-- Begin --

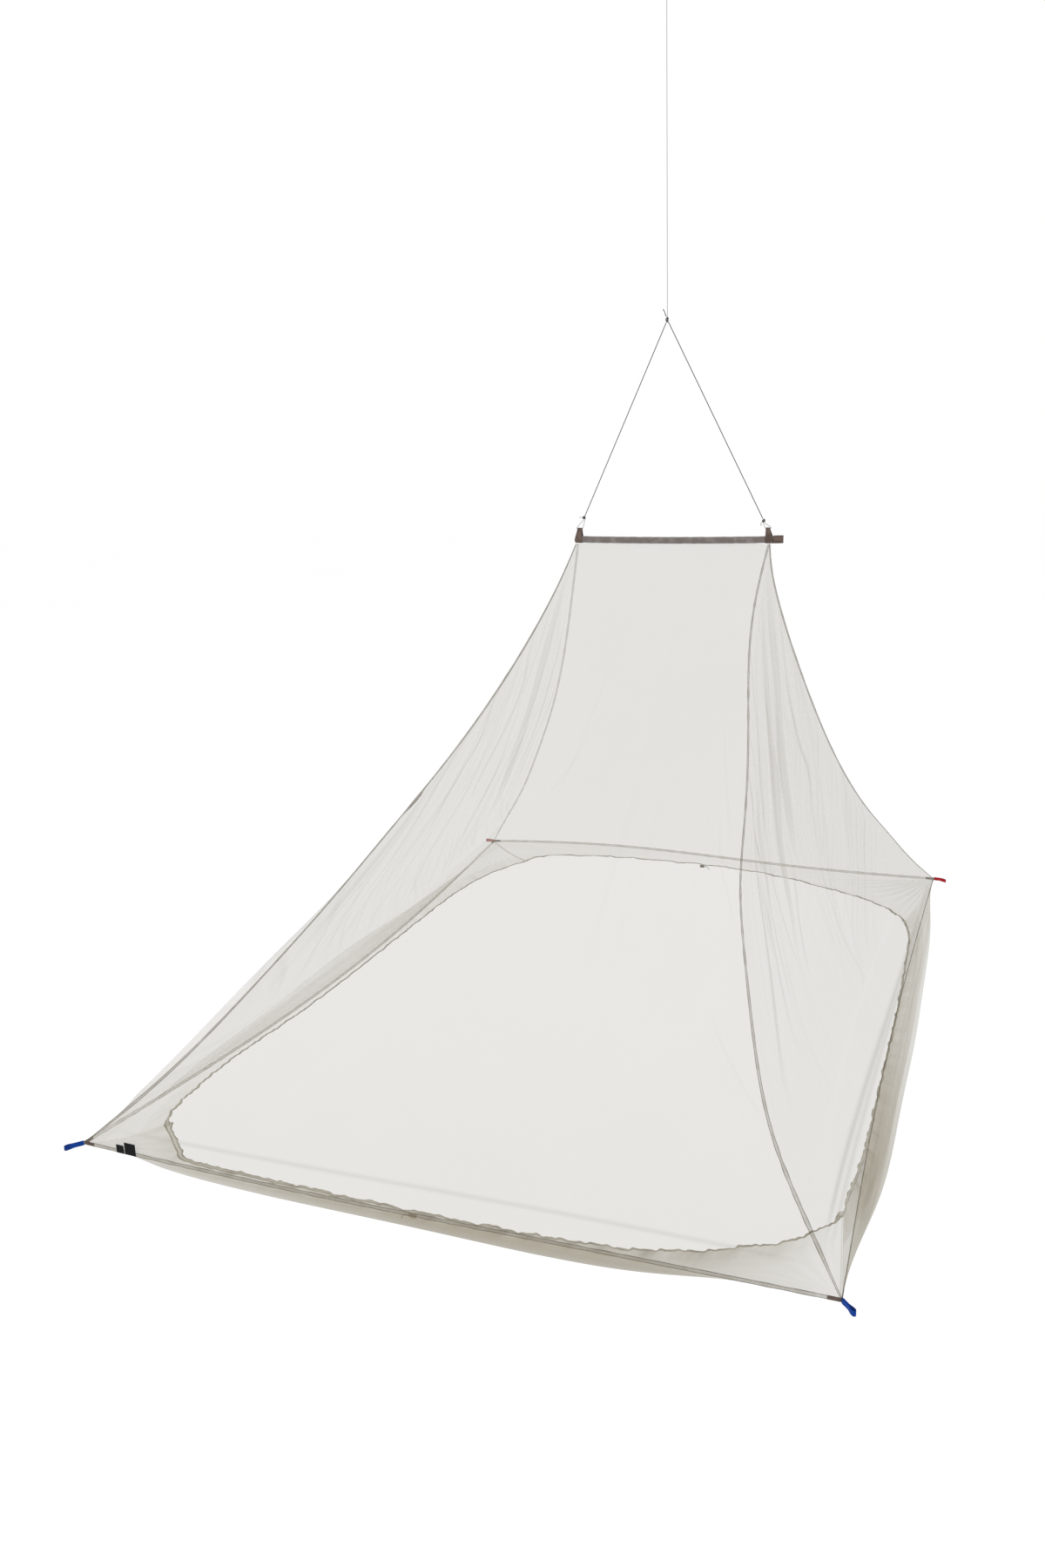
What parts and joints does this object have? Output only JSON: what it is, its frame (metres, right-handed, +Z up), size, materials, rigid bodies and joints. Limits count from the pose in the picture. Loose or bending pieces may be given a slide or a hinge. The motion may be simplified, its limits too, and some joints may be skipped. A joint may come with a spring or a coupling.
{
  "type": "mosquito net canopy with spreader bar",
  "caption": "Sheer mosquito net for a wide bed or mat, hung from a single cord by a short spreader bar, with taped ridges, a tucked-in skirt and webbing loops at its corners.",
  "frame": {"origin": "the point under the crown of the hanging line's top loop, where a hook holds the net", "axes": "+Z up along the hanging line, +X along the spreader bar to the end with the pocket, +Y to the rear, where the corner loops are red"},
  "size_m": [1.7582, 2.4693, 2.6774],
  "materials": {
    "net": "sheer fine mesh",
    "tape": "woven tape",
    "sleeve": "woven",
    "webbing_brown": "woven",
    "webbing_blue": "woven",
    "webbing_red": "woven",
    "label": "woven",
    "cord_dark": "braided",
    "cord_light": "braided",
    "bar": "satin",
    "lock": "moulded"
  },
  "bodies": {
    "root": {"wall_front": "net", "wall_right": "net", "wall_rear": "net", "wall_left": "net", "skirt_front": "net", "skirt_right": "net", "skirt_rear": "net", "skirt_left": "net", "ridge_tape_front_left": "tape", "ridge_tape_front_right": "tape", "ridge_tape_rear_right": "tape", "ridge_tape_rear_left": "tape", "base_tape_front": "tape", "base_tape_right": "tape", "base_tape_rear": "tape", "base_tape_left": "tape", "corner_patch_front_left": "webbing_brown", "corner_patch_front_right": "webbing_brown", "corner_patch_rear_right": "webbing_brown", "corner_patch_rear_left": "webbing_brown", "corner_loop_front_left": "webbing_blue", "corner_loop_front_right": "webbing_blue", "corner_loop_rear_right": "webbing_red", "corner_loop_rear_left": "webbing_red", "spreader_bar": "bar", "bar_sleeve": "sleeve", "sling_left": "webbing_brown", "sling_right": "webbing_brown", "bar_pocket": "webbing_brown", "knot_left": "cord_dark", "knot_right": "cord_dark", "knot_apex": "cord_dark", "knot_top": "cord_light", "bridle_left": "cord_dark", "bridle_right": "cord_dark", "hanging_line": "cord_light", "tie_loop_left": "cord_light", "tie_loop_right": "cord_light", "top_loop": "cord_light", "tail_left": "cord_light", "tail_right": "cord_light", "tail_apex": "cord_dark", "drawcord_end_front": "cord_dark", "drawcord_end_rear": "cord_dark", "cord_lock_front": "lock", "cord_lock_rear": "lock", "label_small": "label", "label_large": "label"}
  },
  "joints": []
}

-- End --

Goal of the exercise:
All of the data shown above must be copied exactly.

The result:
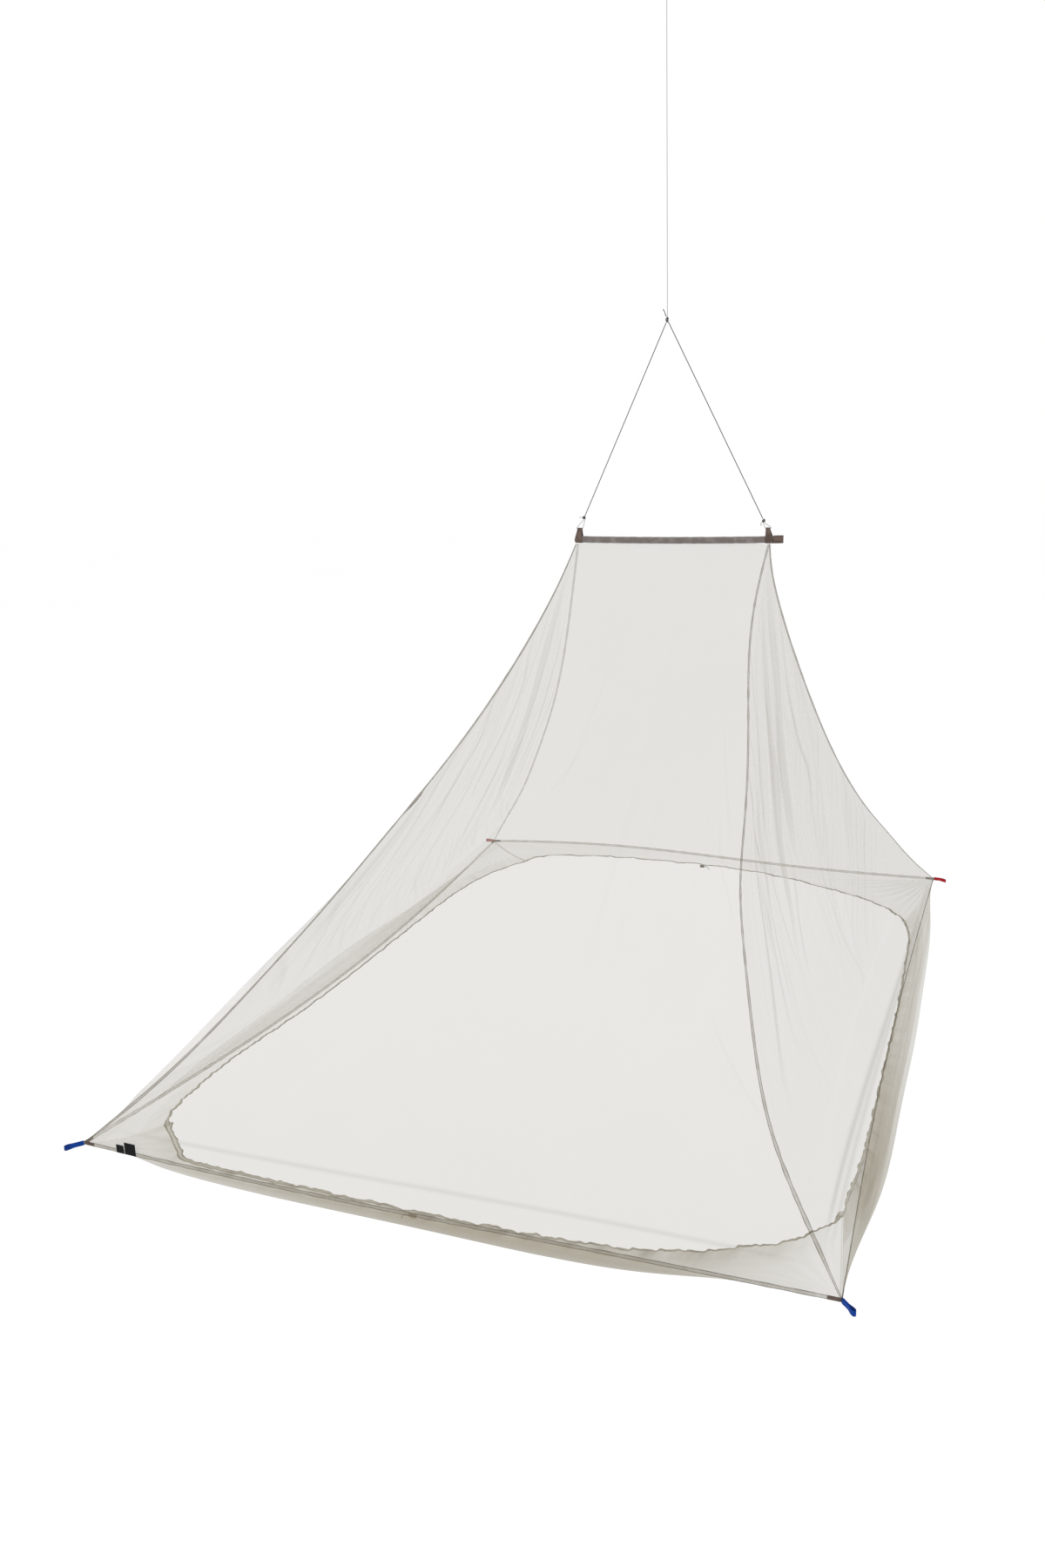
What parts and joints does this object have? Output only JSON: what it is, its frame (metres, right-handed, +Z up), size, materials, rigid bodies and joints. Limits count from the pose in the picture. Loose or bending pieces may be given a slide or a hinge. The motion may be simplified, its limits too, and some joints may be skipped. A joint may come with a spring or a coupling.
{
  "type": "mosquito net canopy with spreader bar",
  "caption": "Sheer mosquito net for a wide bed or mat, hung from a single cord by a short spreader bar, with taped ridges, a tucked-in skirt and webbing loops at its corners.",
  "frame": {"origin": "the point under the crown of the hanging line's top loop, where a hook holds the net", "axes": "+Z up along the hanging line, +X along the spreader bar to the end with the pocket, +Y to the rear, where the corner loops are red"},
  "size_m": [1.7582, 2.4693, 2.6774],
  "materials": {
    "net": "sheer fine mesh",
    "tape": "woven tape",
    "sleeve": "woven",
    "webbing_brown": "woven",
    "webbing_blue": "woven",
    "webbing_red": "woven",
    "label": "woven",
    "cord_dark": "braided",
    "cord_light": "braided",
    "bar": "satin",
    "lock": "moulded"
  },
  "bodies": {
    "root": {"wall_front": "net", "wall_right": "net", "wall_rear": "net", "wall_left": "net", "skirt_front": "net", "skirt_right": "net", "skirt_rear": "net", "skirt_left": "net", "ridge_tape_front_left": "tape", "ridge_tape_front_right": "tape", "ridge_tape_rear_right": "tape", "ridge_tape_rear_left": "tape", "base_tape_front": "tape", "base_tape_right": "tape", "base_tape_rear": "tape", "base_tape_left": "tape", "corner_patch_front_left": "webbing_brown", "corner_patch_front_right": "webbing_brown", "corner_patch_rear_right": "webbing_brown", "corner_patch_rear_left": "webbing_brown", "corner_loop_front_left": "webbing_blue", "corner_loop_front_right": "webbing_blue", "corner_loop_rear_right": "webbing_red", "corner_loop_rear_left": "webbing_red", "spreader_bar": "bar", "bar_sleeve": "sleeve", "sling_left": "webbing_brown", "sling_right": "webbing_brown", "bar_pocket": "webbing_brown", "knot_left": "cord_dark", "knot_right": "cord_dark", "knot_apex": "cord_dark", "knot_top": "cord_light", "bridle_left": "cord_dark", "bridle_right": "cord_dark", "hanging_line": "cord_light", "tie_loop_left": "cord_light", "tie_loop_right": "cord_light", "top_loop": "cord_light", "tail_left": "cord_light", "tail_right": "cord_light", "tail_apex": "cord_dark", "drawcord_end_front": "cord_dark", "drawcord_end_rear": "cord_dark", "cord_lock_front": "lock", "cord_lock_rear": "lock", "label_small": "label", "label_large": "label"}
  },
  "joints": []
}